My interpretation of Tony Stark's comment relates to the different ways a data scientist aspires to test the hypotheses. During the research, the data scientist would have linked the data to different potential models or statistical equations all whilst keeping in mind the output that they are after. In the movie, Dr Banner was projecting the same disastrous output while Stark's mind was set on [a] Vision.


Keeping the same reference above, the danger in a data scientist experiment comes about when the scientist has either overlooked the input data or has misinterpreted the model's performance on that same data.


In the research article, I shared some of the steps I take before beginning the experiments. These are not deterministic, and I believe every scientist has their own way of doing research. I also like to use a (virtual) notebook where I list the action points and it more or less looks something like this:

  • Hypothesis A:

    • Model 1

      • Train/Test/Validate

      • Important Features

      • Interpret

  • Hypothesis B:

    • Model 1

    • Model 2

Listing the steps helps me break down a grand task into small actions and achievable deliverables aimed at monitoring the progress. The hypotheses have already been established and researched. Essentially, what needs to be done is to test each hypothesis using the models that were deemed to be best suited for the data and compare.


Suppose we have a hypothesis A for which a Model 1 was selected. Now to assess the model's performance, a data scientist needs to guide the model to learn from a set of data, let's call it textbook and be able to complete the homework and ultimately sit for the exam. These keywords translate into train-validate-test a model. All of you have done this in real life, and I am going to share how I did it during my primary education.


In our language subjects, I used to have "dictations" on verbs, past and present tense. My mother, who was very present during my early education taught me how to separate words that I need to train on, from words that resemble what I shall be tested on. So we would spend hours building these cards based on school textbooks. As part of my study, she would say the word and the tense to be applied and then I needed to answer accordingly. During the training part, I was allowed to see the answers. This helped me relate to how a verb converts according to tenses. However, as you are all aware, the test answers will be hidden. The validation part during my study was a set of cards randomly reserved to act as a mock test.


Breaking it down into simpler terms, the train part allowed me to see all the answers in order to learn the patterns and conditions.
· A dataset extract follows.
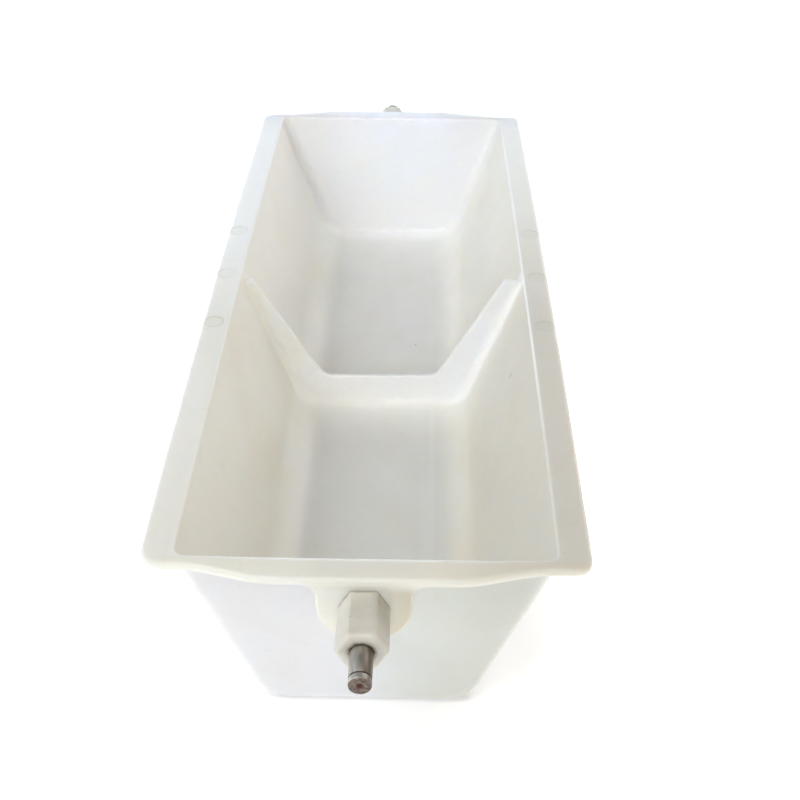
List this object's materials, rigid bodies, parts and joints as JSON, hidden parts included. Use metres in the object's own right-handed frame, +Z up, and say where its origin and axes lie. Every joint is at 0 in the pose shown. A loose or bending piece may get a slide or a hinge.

Once I felt confident about my skills, I used to validate them against a set of cards that I had not seen. Up until this stage, I was still "studying in the kitchen", so whatever I got wrong I would try to learn better. Ultimately, the day of the test would come, I sat on my desk, answered the questions to the best of my abilities based on what I had learned and understood. Then a couple of days later, the teacher would give me the result of how well I did, or otherwise.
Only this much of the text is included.